Two weeks after his son's death, Dungy was back coaching, graciously thanking the millions of well-wishers, getting himself involved in his latest cause of preventing teenage suicide and suggesting that it was harder on his wife because he had football as a catharsis.
"I can't imagine how he got through that," says close friend Reggie Roberts, who was his public relations director in Tampa and is now in Atlanta.
"When I was at the funeral, he was composed and I was breaking up. But it's the way he lives his life. A lot of people talk about being men of character. He lives it. I learned so many life lessons from him. Not only how to conduct yourself as a person but how to be a better father, a better friend, a better person."

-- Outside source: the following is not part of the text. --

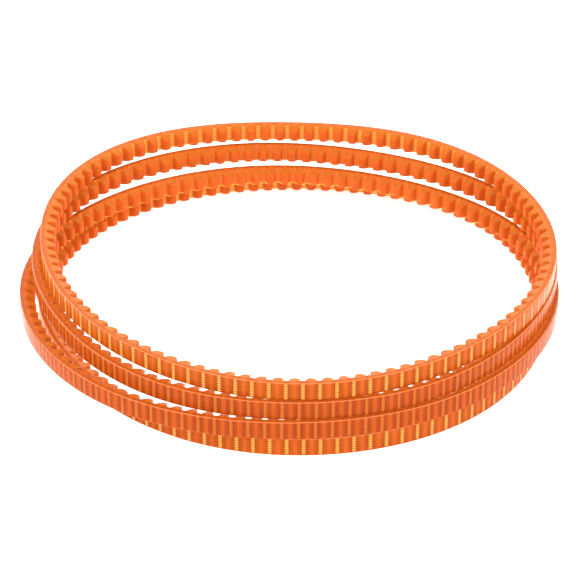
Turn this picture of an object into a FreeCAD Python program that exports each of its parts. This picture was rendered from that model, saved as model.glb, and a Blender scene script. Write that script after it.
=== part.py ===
import FreeCAD, Part
import math
import os

# A matched set of four endless cogged V belts, lying on their sides in a loose stack.
# Frame: millimetres, +Z up, z = 0 on the flat surface the set rests on.
# The origin is the middle of the set's footprint; -Y is the front of the set.
# Each belt is a cast ring with 100 cogs on its inside and one cord wound inside its web.

VERTICAL = FreeCAD.Vector(0, 0, 1)

doc = FreeCAD.newDocument("cogged_v_belt_set")

# ---------------------------------------------------------------- driving sizes

SECTION_SIZES = (
    ("belt_width", 5.0, "width over the straight back part"),
    ("belt_depth", 4.0, "from the back to the cog tips"),
    ("web_depth", 1.4, "from the back to the floor between cogs"),
    ("tip_width", 3.2, "width across a cog tip, set by the V flanks"),
    ("cog_count", 100, "cogs round one belt"),
    ("cog_root", 2.9, "cog length along the belt at the web"),
    ("cog_tip", 1.7, "cog length along the belt at the tip"),
    ("cord_line", 412.0, "length of the belt measured on the cord"),
    ("cord_depth", 0.9, "from the back to the middle of the cord"),
    ("cord_thick", 0.36, "diameter of the tensile cord"),
    ("cord_turns", 6, "turns of the cord across the width"),
    ("cord_margin", 0.1, "left between the winding and each side of the belt"),
    ("stack_gap", 0.1, "height kept free between one belt and the next"),
)

# How each free belt lies: middle x, middle y, then pairs of terms with two, three, four and
# five sides, as shares of the radius, and last the shift of the cogs along the belt.
LIE_WORDS = ("mid_x", "mid_y", "oval_a", "oval_b", "tri_a", "tri_b",
             "quad_a", "quad_b", "five_a", "five_b", "shift")
LIES = (
    ("belt_1", (1.73, 0.54, 0.0246, -0.0069, -0.0056, 0.0179, -0.0042, -0.0010, -0.0030, 0.0011, 1.81)),
    ("belt_2", (-0.40, -3.37, 0.0681, -0.0054, 0.0061, 0.0031, 0.0026, 0.0016, 0.0001, 0.0034, 2.58)),
    ("belt_3", (0.82, 0.09, 0.0455, -0.0181, 0.0096, 0.0204, -0.0020, 0.0011, 0.0003, 0.0051, 1.39)),
    ("belt_4", (1.68, 2.89, 0.0276, -0.0221, 0.0075, 0.0242, -0.0053, -0.0036, 0.0028, -0.0049, 1.05)),
)
WAVES = (("oval", 2), ("tri", 3), ("quad", 4), ("five", 5))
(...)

A year later he's still pursuing that elusive Super Bowl, although this team, with a suspect run defense, is not the favorite it was last season.
"This is a funny game," Dungy says. "One play changes a game. One game changes a season. It's one and out, which means that at some point maybe that 'one' works in your favor."
There's been talk that, win or lose, Dungy might step down after this season to devote all his time to his causes. He doesn't think so.
"All I know is that I'll know when it's time, when there's no longer the fire to do what I'm doing," he says.
But he won't keep going just because the Lombardi Trophy is out there.
"When I retire, it will be when my time is done in the league," he says. "I don't know now when that is, but I'm not someone who will have to keep going until I win one."